In fact, there were considerable milestones achieved, as Americans elected a more diverse group of representatives to office. This is another indication of democratic progress, as elected officials come to better reflect the current population.
In was a night of many firsts for the US midterms. For starters, there were more women elected than ever before! Also for the very first time, there were two Native American women elected to office (see Historic Wins), as well as two Muslim Americans (check out Vox, if you haven’t already). It was pretty amazing to witness!
We know more women leaders are instrumental in the struggle against climate change (UNFCC). Furthermore, a more diverse electorate, and the greater inclusion of Indigenous and Native American leaders are vital (Democracy Now), will help provide the insight and range needed in these trying times.

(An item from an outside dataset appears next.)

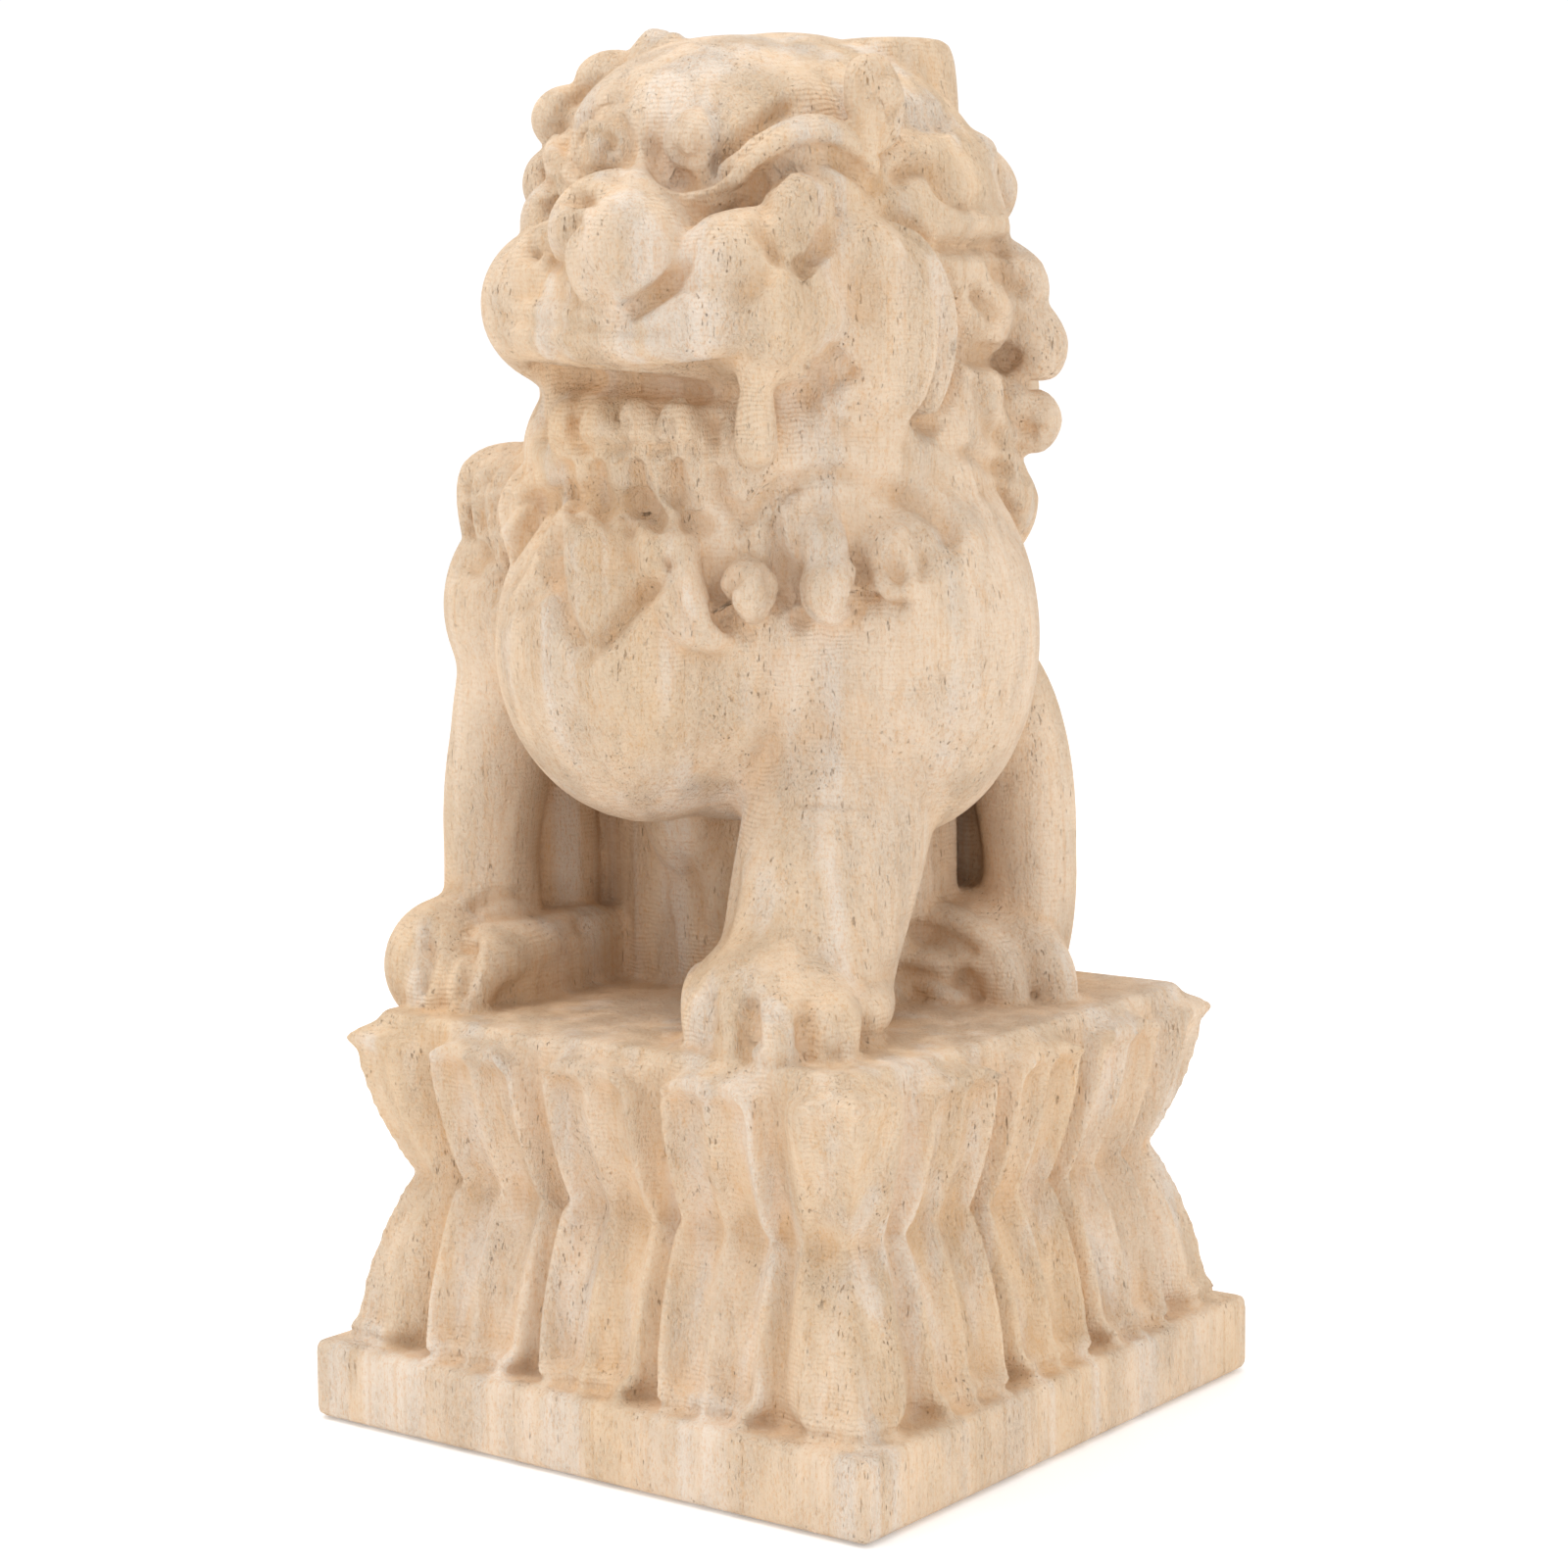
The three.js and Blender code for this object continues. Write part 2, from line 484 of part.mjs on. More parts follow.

Other good news stems from the election of progressive candidates like Alexandria Ocasio-Cortez from New York, and Ayanna Pressley from Massachusetts (the first black woman to represent her state). What makes this especially relevant, is that progressives seem to “get” climate change. They understand that economic inequality is closely tied to health, social justice, and the environment. A progressive win is certainly a welcome one for the climate.
Putting the “Science” Back in Science Committee
Another sweet win for Democrats (and the planet!) is a new head of House Science Committee. This time around, the committee can be led by an individual who actually supports science, rather than deny it.
This is a significant gain! Crazy that we have to acknowledge something so as fundamental as a win, but it really is. For the past 8 years, the previous Republican heads of the House Science Committee, not only worked to thwart climate oversight and regulation, but legitimized the hokey deniers (see Science Restored).
With the committee now in the hands of an un-compromised individual (likely Eddie Bernice Johnson), it can actually get back to work encouraging legitimate climate action.
The EPA is Polluted
Such a win is particularly encouraging in light of the devastating dismantling of the Environmental Protection Agency (EPA) under the Trump syndicate. Indeed, the current US President has been awful on so many levels, but environment deregulation has been especially appalling (see Trump Interference).
He basically stacked the deck with a bunch of fossil fuel lawyers and lobbyist, and is essentially delivering on a wishlist of demands to the world’s worst polluters. Until this man is removed from office, the planet needs every win it can get.
Another means of enacting climate action under a climate-denying Presidency is through the individual states. Unfortunately, the majority of them have been in Republican control for years (Watchdog.org), but that has begun to change with these midterms. Of particular significance is the number of states enacting climate legislation in the face of the federal governments inaction.
Just last week the state of North Carolina (joins New York, Washington, and California as well as a number of major US Cities) also committed to the Paris Climate Accord in the wake of a devastating hurricane.
On the midterm ballots were also a number of referendum questions posed directly to citizens, including votes on the greater adoption of renewables and the curbing of fossil fuels (check out Grist.org for more details).
Finally, the electoral win of State Governors that actually platformed climate change will also contribute to the momentum for climate action (see The Next Wave).
Despite the federal government’s inaction, individual State Governors have already begun to step up (see US Governors at UN Assembly) and the midterms brought in a few more state governorships in the fight for the future. Check out the US Climate Alliance for more on this.
Time to Get off the Bench
All in all, it was a victory! Perhaps not the resounding defeat of climate deniers that one would hope, given the astounding and repulsive nature of the current US President, but it certainly was a win. For those of us committed to sustainability, we have to count our wins and keep the ball rolling. It’s going to take the continued and combined efforts of a whole lot of us to keep the planet from climate devastation, but it’s definitely worth it.
This is the struggle of our time. Indeed, probably the greatest threat to civilization, and we need to sustain our own motivation for the long fight ahead. I still think we can overcome the danger, but it will take increased participation and social activism to move the needle in the right direction. These US midterms demonstrate that it is possible.